Counsel also argues that the unsupported allegations regarding the telephone call between Armstrong and Ballmer and the auction were "de minimis" and that a complaint is not "fully sanctionable" under the PSLRA unless it contains a "substantial failure to comply with... Rule 11(b)." Gurary , 303 F.3d at 215 (citation omitted). To the extent counsel relies on Gurary to argue against the imposition of sanctions rather than to dispute their magnitude, it relies on a misreading of that case, which addressed only the proper amount of sanctions that should be imposed and not whether sanctions were appropriate. Id. at 219. Indeed, the PSLRA provides that "for substantial failure of any complaint to comply with any requirement' of Rule 11(b), the award shall be the full amount of the reasonable attorneys' fees and costs." Id. at 215 (quoting 15 U.S.C. § 78u-4(c)(3)(A)).
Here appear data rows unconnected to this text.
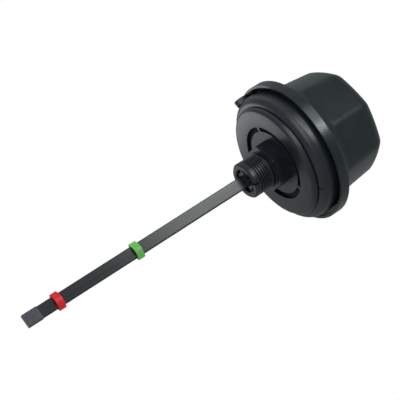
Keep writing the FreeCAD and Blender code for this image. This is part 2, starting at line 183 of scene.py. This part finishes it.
studio = {
    "background": (1.0, 1.0, 1.0),
    "reflected": (0.90, 0.97, 1.0),
    "ambient": 0.5,             # what the matt surfaces receive
    "reflectedLow": 0.34,       # dark side of the room, in reflections
    "reflectedHigh": 0.95,      # pale side
    "paleSide": Vector((-0.85, 0.0, -0.50)),
    "paleFrom": 0.68,           # 0.5 is at right angles to the pale side, 1 is towards it
    "paleTo": 0.97,
}
floorValues = {
    "height": -1.1,
    "radius": 6,
    "sides": 64,
    "colour": (0.86, 0.86, 0.86),
    "mottleScale": 3.0,
    "mottleShade": 0.97,
    "roughness": 0.8,
}
softLamps = [
    {"name": "flangeSoftbox", "aim": Vector((-0.12, -0.865, 0.488)), "away": 0.9,
     "size": (0.18, 0.13), "level": 16.0, "colour": (0.91, 1.0, 0.93)},
    {"name": "bladeSoftbox", "aim": Vector((-0.386, -0.864, 0.335)), "away": 0.45,
     "size": (0.22, 0.15), "level": 5.0, "colour": (0.91, 1.0, 0.93)},
    {"name": "lowerSoftbox", "aim": Vector((-0.35, -0.80, -0.42)), "away": 0.9,
     "size": (0.66, 0.66), "level": 2.4, "colour": (0.91, 0.92, 1.0)},
    {"name": "plateSoftbox", "aim": Vector((-0.27, 0.86, -0.45)), "away": 0.6,
     "size": (0.24, 0.30), "level": 2.0, "colour": (0.93, 0.98, 1.0)},
]


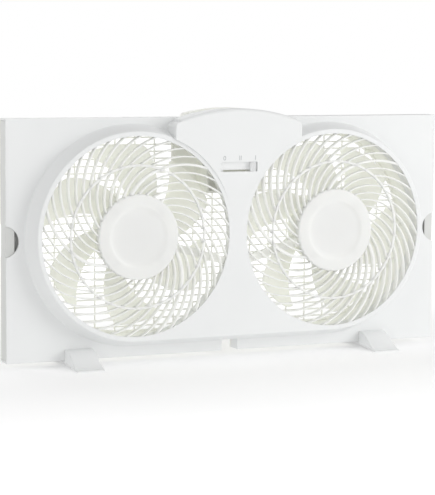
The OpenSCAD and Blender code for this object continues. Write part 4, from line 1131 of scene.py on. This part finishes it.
def build_camera(scene, stage):
    """The camera at the photograph's place, turn and focal length."""
    lens = bpy.data.cameras.new("camera")
    lens.sensor_width = SENSOR
    lens.lens = stage.focal_pixels / stage.frame_height * SENSOR
    yaw, pitch, roll = stage.camera_turn
    scene.camera = add_object("camera", lens)
    scene.camera.matrix_world = (
        Matrix.Translation(stage.camera_place)
        @ Matrix.Rotation(-yaw, 4, "Z")
        @ Matrix.Rotation(math.pi / 2 - pitch, 4, "X")
        @ Matrix.Rotation(roll, 4, "Z"))


class FAN_OT_build_stage(Operator):
    """Floor, lights and camera"""

    bl_idname = "window_fan.build_stage"
    bl_label = "Stage"

    def execute(self, context):
        stage = context.scene.fan_stage
        build_floor(stage)
        build_world(context.scene, stage.world_light)
        for name, (place, size) in LAMPS.items():
            add_lamp(name, place, size, getattr(stage, name + "_light"))
        build_camera(context.scene, stage)
        context.scene.view_settings.view_transform = "Standard"
        return {"FINISHED"}


# ---- add-on ----

class FAN_PT_panel(Panel):
    """Lists the fan's pieces"""

    bl_label = "Window Fan"
    bl_idname = "FAN_PT_panel"
    bl_space_type = "VIEW_3D"
    bl_region_type = "UI"
    bl_category = "Window Fan"

    def draw(self, context):
        for operator in OPERATORS:
            self.layout.operator(operator.bl_idname)


OPERATORS = (
    FAN_OT_build_stage, FAN_OT_finish_cad, FAN_OT_build_grilles, FAN_OT_build_impellers,
    FAN_OT_build_guard, FAN_OT_build_feet, FAN_OT_build_control)
SETTINGS = {
    "fan_finishes": FanFinishes,
    "fan_stage": FanStage,
    "fan_grille": FanGrille,
    "fan_impeller": FanImpeller,
    "fan_guard": FanGuard,
    "fan_feet": FanFeet,
    "fan_control": FanControl,
}
CLASSES = (*SETTINGS.values(), *OPERATORS, FAN_PT_panel)


def register():
    """Registers the classes and gives the scene its settings."""
    for item in CLASSES:
        bpy.utils.register_class(item)
    for name, group in SETTINGS.items():
        setattr(bpy.types.Scene, name, bpy.props.PointerProperty(type=group))


def unregister():
    """Takes away what register made."""
    for name in SETTINGS:
        delattr(bpy.types.Scene, name)
    for item in reversed(CLASSES):
        bpy.utils.unregister_class(item)


def main():
    """Builds the stage and every piece."""
    register()
    bpy.ops.window_fan.build_stage()
    bpy.ops.window_fan.finish_cad()
    bpy.ops.window_fan.build_grilles()
    bpy.ops.window_fan.build_impellers()
    bpy.ops.window_fan.build_guard()
    bpy.ops.window_fan.build_feet()
    bpy.ops.window_fan.build_control()


if __name__ == "__main__":
    main()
Indeed, the relevant subsection of the PSLRA reads "mandatory sanctions: If the court makes a finding... that a party or attorney violated any requirement of Rule 11(b)... the court shall impose sanctions." 15 U.S.C. § 78u-4(c)(2). At any rate, counsel's suggestion that the violations here were de minimis is entirely unconvincing. As discussed above, the unsupported factual allegations lay at the heart of the Amended Complaint.
The Court therefore finds that counsel has violated Rule 11 by making factual allegations that are "utterly lacking in support, " Kiobel , 592 F.3d at 81, and that sanctions must be imposed. 15 U.S.C. § 78u-4(c)(2). A separate Order will address the process for setting the amount of the sanctions that will be imposed.